"""

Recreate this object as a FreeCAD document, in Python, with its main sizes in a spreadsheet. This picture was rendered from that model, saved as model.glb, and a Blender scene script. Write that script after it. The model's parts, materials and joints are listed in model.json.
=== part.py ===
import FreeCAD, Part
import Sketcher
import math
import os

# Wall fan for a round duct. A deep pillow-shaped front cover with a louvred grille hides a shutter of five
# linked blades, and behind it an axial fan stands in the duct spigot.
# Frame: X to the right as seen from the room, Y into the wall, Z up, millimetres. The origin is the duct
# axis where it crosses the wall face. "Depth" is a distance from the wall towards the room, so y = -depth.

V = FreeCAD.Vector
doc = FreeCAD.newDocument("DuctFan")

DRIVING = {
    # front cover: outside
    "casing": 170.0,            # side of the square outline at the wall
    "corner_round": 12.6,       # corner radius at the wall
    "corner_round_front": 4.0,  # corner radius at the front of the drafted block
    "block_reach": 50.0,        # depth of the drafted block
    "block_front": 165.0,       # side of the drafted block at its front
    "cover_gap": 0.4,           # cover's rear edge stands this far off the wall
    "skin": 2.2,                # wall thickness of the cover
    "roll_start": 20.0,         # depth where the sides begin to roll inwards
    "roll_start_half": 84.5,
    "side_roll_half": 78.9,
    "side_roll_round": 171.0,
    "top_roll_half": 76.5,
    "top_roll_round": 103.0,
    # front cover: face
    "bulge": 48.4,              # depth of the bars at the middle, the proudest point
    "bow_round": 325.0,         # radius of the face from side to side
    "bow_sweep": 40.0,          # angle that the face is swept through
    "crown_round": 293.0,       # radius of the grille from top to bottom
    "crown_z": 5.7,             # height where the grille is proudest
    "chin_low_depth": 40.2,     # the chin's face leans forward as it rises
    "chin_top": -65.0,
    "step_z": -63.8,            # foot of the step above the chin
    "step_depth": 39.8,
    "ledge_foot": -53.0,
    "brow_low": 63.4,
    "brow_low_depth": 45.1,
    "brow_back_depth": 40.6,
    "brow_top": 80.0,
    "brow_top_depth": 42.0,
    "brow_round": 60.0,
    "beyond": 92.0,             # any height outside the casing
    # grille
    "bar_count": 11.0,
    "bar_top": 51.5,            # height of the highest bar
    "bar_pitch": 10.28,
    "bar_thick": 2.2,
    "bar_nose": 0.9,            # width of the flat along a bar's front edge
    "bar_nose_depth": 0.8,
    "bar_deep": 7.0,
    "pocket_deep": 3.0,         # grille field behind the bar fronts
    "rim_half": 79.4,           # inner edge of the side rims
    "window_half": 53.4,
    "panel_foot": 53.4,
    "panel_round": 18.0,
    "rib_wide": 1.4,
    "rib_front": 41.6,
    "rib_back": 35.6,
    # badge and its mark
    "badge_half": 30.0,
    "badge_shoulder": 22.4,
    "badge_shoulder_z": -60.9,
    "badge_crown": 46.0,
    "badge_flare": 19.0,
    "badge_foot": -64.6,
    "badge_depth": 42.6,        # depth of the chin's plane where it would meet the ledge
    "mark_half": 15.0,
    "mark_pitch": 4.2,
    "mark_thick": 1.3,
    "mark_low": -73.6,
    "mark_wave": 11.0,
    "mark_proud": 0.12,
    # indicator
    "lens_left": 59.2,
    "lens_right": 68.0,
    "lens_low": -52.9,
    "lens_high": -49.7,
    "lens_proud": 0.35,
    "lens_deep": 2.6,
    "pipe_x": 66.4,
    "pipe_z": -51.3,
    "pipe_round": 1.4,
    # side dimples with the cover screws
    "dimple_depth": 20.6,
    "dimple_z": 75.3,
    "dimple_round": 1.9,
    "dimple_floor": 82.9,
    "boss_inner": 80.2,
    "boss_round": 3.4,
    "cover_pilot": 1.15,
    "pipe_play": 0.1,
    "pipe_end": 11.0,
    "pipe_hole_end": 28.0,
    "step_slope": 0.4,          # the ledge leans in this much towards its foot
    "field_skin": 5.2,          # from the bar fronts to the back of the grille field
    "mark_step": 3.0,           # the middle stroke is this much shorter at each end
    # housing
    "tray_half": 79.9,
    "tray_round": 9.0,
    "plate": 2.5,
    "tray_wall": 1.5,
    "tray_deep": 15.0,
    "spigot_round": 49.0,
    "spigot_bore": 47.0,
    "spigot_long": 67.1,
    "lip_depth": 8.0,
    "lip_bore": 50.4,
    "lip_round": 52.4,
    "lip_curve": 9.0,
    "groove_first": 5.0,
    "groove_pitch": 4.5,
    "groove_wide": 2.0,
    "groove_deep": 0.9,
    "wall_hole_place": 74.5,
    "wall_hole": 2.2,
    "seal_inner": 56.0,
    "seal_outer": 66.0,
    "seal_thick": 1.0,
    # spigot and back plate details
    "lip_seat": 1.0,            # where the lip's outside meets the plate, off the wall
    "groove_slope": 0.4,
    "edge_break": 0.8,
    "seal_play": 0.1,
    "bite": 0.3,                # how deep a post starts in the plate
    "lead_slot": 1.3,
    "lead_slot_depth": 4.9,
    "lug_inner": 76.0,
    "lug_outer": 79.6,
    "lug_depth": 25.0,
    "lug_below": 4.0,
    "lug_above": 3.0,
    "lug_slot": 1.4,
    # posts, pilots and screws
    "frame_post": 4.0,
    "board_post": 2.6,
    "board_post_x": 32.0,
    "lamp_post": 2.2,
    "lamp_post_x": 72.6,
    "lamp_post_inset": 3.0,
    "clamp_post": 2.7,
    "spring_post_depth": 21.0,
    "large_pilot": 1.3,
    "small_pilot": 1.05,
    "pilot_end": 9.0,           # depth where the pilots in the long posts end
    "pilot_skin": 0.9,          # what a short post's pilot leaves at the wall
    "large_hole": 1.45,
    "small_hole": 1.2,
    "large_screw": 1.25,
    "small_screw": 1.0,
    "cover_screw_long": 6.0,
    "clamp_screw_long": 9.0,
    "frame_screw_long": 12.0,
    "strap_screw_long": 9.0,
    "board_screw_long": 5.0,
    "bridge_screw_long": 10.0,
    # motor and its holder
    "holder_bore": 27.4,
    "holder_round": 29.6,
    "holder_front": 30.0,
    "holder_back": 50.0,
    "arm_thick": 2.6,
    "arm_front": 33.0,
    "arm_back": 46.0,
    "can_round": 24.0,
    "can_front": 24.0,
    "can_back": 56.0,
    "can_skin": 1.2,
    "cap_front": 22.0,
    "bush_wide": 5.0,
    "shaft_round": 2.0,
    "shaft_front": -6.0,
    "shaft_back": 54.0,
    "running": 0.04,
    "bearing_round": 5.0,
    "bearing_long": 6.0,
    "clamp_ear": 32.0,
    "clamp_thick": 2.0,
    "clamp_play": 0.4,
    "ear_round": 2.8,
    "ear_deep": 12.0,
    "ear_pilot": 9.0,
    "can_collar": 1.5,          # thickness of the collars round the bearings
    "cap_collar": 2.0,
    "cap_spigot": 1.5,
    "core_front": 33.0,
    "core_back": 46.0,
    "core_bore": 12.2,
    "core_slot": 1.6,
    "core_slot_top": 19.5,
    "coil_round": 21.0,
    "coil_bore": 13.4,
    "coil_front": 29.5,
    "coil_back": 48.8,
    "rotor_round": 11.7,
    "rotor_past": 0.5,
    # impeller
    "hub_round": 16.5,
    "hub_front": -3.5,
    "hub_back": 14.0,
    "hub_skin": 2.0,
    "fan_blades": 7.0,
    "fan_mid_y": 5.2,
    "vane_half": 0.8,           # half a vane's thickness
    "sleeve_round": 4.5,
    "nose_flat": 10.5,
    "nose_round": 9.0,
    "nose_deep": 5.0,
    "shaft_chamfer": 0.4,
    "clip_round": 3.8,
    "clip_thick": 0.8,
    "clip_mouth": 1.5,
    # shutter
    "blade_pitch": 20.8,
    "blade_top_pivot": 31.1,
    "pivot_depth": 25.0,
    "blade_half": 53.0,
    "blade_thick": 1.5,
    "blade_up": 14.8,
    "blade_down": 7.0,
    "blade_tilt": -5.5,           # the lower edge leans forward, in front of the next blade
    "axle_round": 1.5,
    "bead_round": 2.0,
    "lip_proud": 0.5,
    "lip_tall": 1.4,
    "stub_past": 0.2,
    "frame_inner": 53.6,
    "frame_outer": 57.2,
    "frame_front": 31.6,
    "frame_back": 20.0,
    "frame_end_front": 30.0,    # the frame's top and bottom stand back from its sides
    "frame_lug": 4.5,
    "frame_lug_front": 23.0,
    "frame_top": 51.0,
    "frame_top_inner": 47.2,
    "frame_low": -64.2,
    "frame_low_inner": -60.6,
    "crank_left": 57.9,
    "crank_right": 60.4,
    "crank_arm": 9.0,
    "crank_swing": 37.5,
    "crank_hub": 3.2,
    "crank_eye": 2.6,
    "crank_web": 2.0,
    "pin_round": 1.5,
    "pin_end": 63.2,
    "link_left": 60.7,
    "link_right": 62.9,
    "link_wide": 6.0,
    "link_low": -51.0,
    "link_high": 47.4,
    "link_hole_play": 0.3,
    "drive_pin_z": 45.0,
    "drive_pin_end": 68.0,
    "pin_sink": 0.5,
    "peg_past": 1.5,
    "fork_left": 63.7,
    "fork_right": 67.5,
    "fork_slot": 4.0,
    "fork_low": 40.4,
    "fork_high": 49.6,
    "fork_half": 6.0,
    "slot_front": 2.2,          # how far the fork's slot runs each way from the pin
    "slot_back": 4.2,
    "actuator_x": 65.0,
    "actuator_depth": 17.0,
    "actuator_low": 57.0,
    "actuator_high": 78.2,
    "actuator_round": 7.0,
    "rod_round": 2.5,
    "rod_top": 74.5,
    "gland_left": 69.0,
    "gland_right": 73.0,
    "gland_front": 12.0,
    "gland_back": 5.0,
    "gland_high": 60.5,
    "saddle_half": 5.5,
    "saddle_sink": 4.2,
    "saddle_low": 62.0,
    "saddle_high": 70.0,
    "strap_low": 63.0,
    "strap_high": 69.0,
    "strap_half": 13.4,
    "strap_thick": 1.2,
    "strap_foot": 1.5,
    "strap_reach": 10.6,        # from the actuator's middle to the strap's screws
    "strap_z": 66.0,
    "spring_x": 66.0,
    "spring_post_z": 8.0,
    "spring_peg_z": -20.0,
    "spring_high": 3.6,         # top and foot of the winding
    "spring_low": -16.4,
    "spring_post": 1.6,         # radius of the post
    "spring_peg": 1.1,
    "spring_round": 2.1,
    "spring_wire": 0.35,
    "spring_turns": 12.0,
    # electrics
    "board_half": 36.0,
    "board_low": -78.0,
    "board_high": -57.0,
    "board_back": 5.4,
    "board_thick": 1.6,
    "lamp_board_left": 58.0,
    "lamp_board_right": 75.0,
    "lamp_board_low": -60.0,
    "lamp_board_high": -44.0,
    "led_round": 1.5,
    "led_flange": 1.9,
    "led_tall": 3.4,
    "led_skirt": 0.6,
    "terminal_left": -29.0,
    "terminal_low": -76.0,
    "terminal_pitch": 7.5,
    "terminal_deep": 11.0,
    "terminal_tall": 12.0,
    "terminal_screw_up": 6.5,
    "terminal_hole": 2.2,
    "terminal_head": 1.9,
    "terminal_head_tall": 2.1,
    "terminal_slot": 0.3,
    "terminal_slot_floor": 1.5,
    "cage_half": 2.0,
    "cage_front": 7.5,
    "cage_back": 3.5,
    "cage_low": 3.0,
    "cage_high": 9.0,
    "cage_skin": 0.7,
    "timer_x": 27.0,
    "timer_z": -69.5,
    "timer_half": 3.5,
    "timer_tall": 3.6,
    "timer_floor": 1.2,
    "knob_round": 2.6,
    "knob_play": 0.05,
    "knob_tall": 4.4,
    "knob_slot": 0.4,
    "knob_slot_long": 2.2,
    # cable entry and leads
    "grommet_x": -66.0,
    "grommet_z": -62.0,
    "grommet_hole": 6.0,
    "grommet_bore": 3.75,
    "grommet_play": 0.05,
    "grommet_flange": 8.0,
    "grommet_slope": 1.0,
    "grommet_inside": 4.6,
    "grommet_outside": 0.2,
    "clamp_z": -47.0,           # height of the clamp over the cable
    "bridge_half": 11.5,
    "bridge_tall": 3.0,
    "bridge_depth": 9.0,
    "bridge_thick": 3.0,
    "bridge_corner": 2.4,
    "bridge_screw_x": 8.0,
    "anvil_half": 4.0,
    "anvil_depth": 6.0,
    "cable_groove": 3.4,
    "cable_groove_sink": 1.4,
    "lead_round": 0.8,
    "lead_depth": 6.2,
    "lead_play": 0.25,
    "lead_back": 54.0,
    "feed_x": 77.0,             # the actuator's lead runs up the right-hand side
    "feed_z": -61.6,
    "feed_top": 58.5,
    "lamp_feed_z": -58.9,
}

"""

> [DIRECTIONS]
Your answer should be a single number: the count of lines that contain "FreeCAD".

> [THE REPLY]
4